» **WRITTEN EXERCISE**
Look at the entries below and reproduce them exactly.

» **CAD and scene scripts**
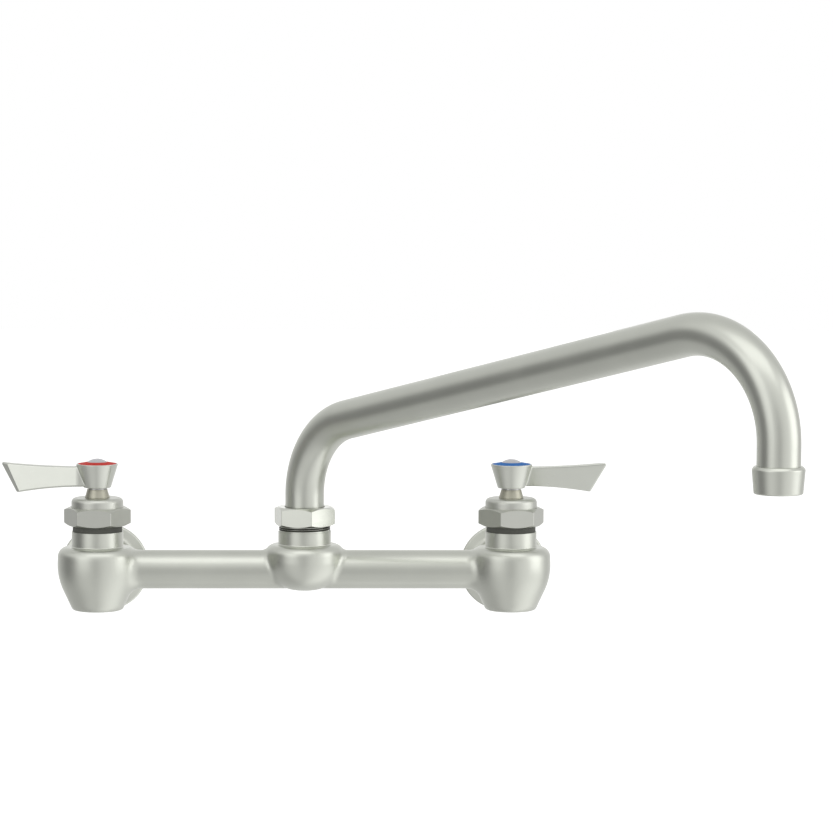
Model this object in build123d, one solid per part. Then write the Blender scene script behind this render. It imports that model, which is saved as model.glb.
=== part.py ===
from build123d import *
import math
import os

# Commercial wall faucet: two quarter-turn valves at 8 inch centres, cross tubes between them and a
# swinging bent-tube spout on a tee in the middle. Millimetres, +Z up. The wall is the plane Y = 0,
# the faucet stands in front of it at negative Y, and the cold valve is at positive X.
# The origin is on the wall, midway between the two inlets and level with them.

# ---- Layout -------------------------------------------------------------------------------------
inlet_spacing = 203.2        # hot axis to cold axis, 8 inches
wall_to_axis = 63.5          # wall to the axes of the valves and the spout
tube_rise = 7.0              # cross tube axis above the inlet axis
running_gap = 0.05           # radial clearance of a part that turns in its bore
thread_gap = 0.05            # radial clearance between the plain cylinders that stand for two threads
seat_gap = 0.05              # clearance of a piece that is pushed or sweated into its seat

# ---- Tubes --------------------------------------------------------------------------------------
tube_diameter = 19.05        # 3/4 inch outside, spout and cross tubes alike
cross_tube_wall = 1.6
spout_wall = 1.2

# ---- Valve body: a turned bulb, widest level with the cross tube ---------------------------------
bulb_radius = 19.8
bulb_foot_radius = 12.3
bulb_foot_round = 2.0
bulb_waist_drop = 3.8        # below the tube axis, where the flank turns in towards the foot
bulb_waist_round = 30.0
bulb_depth = 20.0            # tube axis down to the flat foot
bulb_height = 11.2           # tube axis up to the shoulder
bulb_taper = 0.5             # how much narrower the bulb is at its shoulder
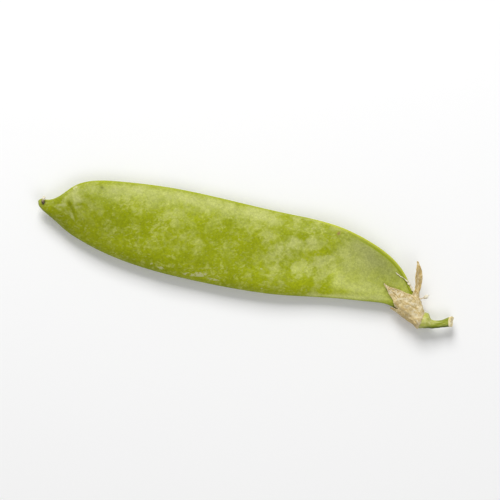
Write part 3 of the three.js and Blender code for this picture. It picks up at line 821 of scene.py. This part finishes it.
def stalk_piece(skin):
    """The stalk: ovals along its rungs with low lengthwise ridges, a swollen foot and a
    flared end, cut aslant and closed by a torn, fibrous face. The face is a stack of
    rings, raised by noise of the turn where the skin stands up round it."""
    shares = np.linspace(0, 1, STALK_STATIONS)
    turn = np.linspace(0, 2 * np.pi, STALK_COLUMNS + 1)
    rung = spline(STALK_RUNGS, shares)[:, None, :]
    ridges = sum(rise * np.cos(count * turn + phase) for rise, count, phase in STALK_RIDGES)
    rings = ovals(rung, turn, 1 + ridges * ease(*RIDGES_FROM, shares)[:, None])[:, :-1]
    middle = middle_and_reach(rung)[0][:, 0]
    ahead = np.append(middle[-1] - middle[-CUT_ROWS], 0)
    ahead /= np.linalg.norm(ahead)
    slope = CUT_SLOPE * ease(*SLOPE_FROM, shares)[:, None] * (rings[..., 2] - rung[..., 5])
    rings = rings - ahead * slope[..., None]

    centre = rings[-1].mean(0)
    out = rings[-1] - centre
    torn = ripple(np.stack([np.cos(turn), np.sin(turn)], -1)[:-1], *TORN_EDGE)
    torn = np.clip(TORN_LEVEL + torn, *TORN_LIMITS)
    cap = [centre + out * reach + ahead * (depth + rough * torn)[:, None] for reach, depth, rough in CUT_FACE]
    rings = np.concatenate([rings, cap])
    rings = raised(rings, ripple(rings * STALK_GRAIN, *STALK_NOISE), wrapped=True)
    chart = paired(turn / (2 * np.pi), walked(middle)[:, None] / CHART_UNIT)
    chart = np.concatenate([chart, np.repeat(chart[-1:], len(cap), axis=0) + [0, CAP_CHART]])

    x, y, _ = np.moveaxis(rings, -1, 0)
    edge_x, edge_y, slope = FOOT_EDGE
    foot = ease(*FOOT_SOFT, y - edge_y - slope * (x - edge_x))
    below = y.mean(1, keepdims=True) - y
    below /= np.abs(below).max(1, keepdims=True)
    near_foot = 1 - ease(*FOOT_END, x)
    start, end = (share + more * near_foot for share, more in SHADE_BELOW)
    shade = ease(start, end, below) + 0.5 * ease(*SHADE_ABOVE, -below)
    marks = {
        "cut": np.append(ease(*CUT_FROM, shares), np.ones(len(cap)))[:, None],
        "foot": foot,
        "shade": shade * (1 - foot * 0.5),
    }
    tube_piece("stalk", rings, chart, marks, skin, "green_stalk", ["pedicel"])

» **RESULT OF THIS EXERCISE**
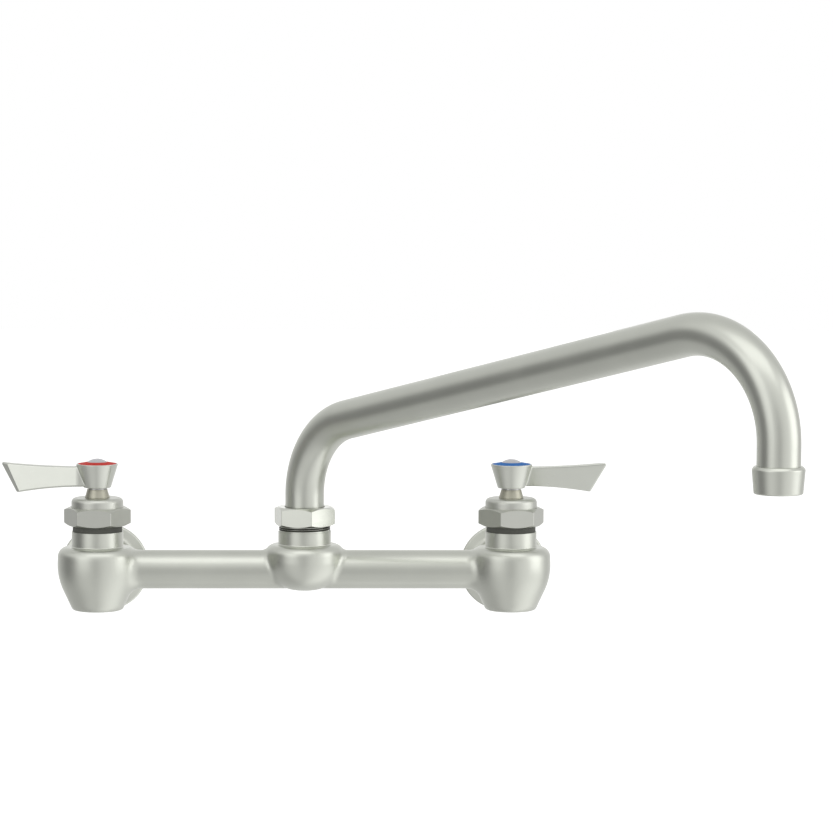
Model this object in build123d, one solid per part. Then write the Blender scene script behind this render. It imports that model, which is saved as model.glb.
=== part.py ===
from build123d import *
import math
import os

# Commercial wall faucet: two quarter-turn valves at 8 inch centres, cross tubes between them and a
# swinging bent-tube spout on a tee in the middle. Millimetres, +Z up. The wall is the plane Y = 0,
# the faucet stands in front of it at negative Y, and the cold valve is at positive X.
# The origin is on the wall, midway between the two inlets and level with them.

# ---- Layout -------------------------------------------------------------------------------------
inlet_spacing = 203.2        # hot axis to cold axis, 8 inches
wall_to_axis = 63.5          # wall to the axes of the valves and the spout
tube_rise = 7.0              # cross tube axis above the inlet axis
running_gap = 0.05           # radial clearance of a part that turns in its bore
thread_gap = 0.05            # radial clearance between the plain cylinders that stand for two threads
seat_gap = 0.05              # clearance of a piece that is pushed or sweated into its seat

# ---- Tubes --------------------------------------------------------------------------------------
tube_diameter = 19.05        # 3/4 inch outside, spout and cross tubes alike
cross_tube_wall = 1.6
spout_wall = 1.2

# ---- Valve body: a turned bulb, widest level with the cross tube ---------------------------------
bulb_radius = 19.8
bulb_foot_radius = 12.3
bulb_foot_round = 2.0
bulb_waist_drop = 3.8        # below the tube axis, where the flank turns in towards the foot
bulb_waist_round = 30.0
bulb_depth = 20.0            # tube axis down to the flat foot
bulb_height = 11.2           # tube axis up to the shoulder
bulb_taper = 0.5             # how much narrower the bulb is at its shoulder
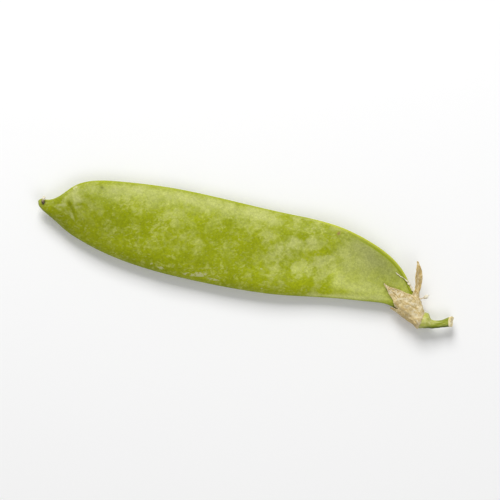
Write part 3 of the three.js and Blender code for this picture. It picks up at line 821 of scene.py. This part finishes it.
def stalk_piece(skin):
    """The stalk: ovals along its rungs with low lengthwise ridges, a swollen foot and a
    flared end, cut aslant and closed by a torn, fibrous face. The face is a stack of
    rings, raised by noise of the turn where the skin stands up round it."""
    shares = np.linspace(0, 1, STALK_STATIONS)
    turn = np.linspace(0, 2 * np.pi, STALK_COLUMNS + 1)
    rung = spline(STALK_RUNGS, shares)[:, None, :]
    ridges = sum(rise * np.cos(count * turn + phase) for rise, count, phase in STALK_RIDGES)
    rings = ovals(rung, turn, 1 + ridges * ease(*RIDGES_FROM, shares)[:, None])[:, :-1]
    middle = middle_and_reach(rung)[0][:, 0]
    ahead = np.append(middle[-1] - middle[-CUT_ROWS], 0)
    ahead /= np.linalg.norm(ahead)
    slope = CUT_SLOPE * ease(*SLOPE_FROM, shares)[:, None] * (rings[..., 2] - rung[..., 5])
    rings = rings - ahead * slope[..., None]

    centre = rings[-1].mean(0)
    out = rings[-1] - centre
    torn = ripple(np.stack([np.cos(turn), np.sin(turn)], -1)[:-1], *TORN_EDGE)
    torn = np.clip(TORN_LEVEL + torn, *TORN_LIMITS)
    cap = [centre + out * reach + ahead * (depth + rough * torn)[:, None] for reach, depth, rough in CUT_FACE]
    rings = np.concatenate([rings, cap])
    rings = raised(rings, ripple(rings * STALK_GRAIN, *STALK_NOISE), wrapped=True)
    chart = paired(turn / (2 * np.pi), walked(middle)[:, None] / CHART_UNIT)
    chart = np.concatenate([chart, np.repeat(chart[-1:], len(cap), axis=0) + [0, CAP_CHART]])

    x, y, _ = np.moveaxis(rings, -1, 0)
    edge_x, edge_y, slope = FOOT_EDGE
    foot = ease(*FOOT_SOFT, y - edge_y - slope * (x - edge_x))
    below = y.mean(1, keepdims=True) - y
    below /= np.abs(below).max(1, keepdims=True)
    near_foot = 1 - ease(*FOOT_END, x)
    start, end = (share + more * near_foot for share, more in SHADE_BELOW)
    shade = ease(start, end, below) + 0.5 * ease(*SHADE_ABOVE, -below)
    marks = {
        "cut": np.append(ease(*CUT_FROM, shares), np.ones(len(cap)))[:, None],
        "foot": foot,
        "shade": shade * (1 - foot * 0.5),
    }
    tube_piece("stalk", rings, chart, marks, skin, "green_stalk", ["pedicel"])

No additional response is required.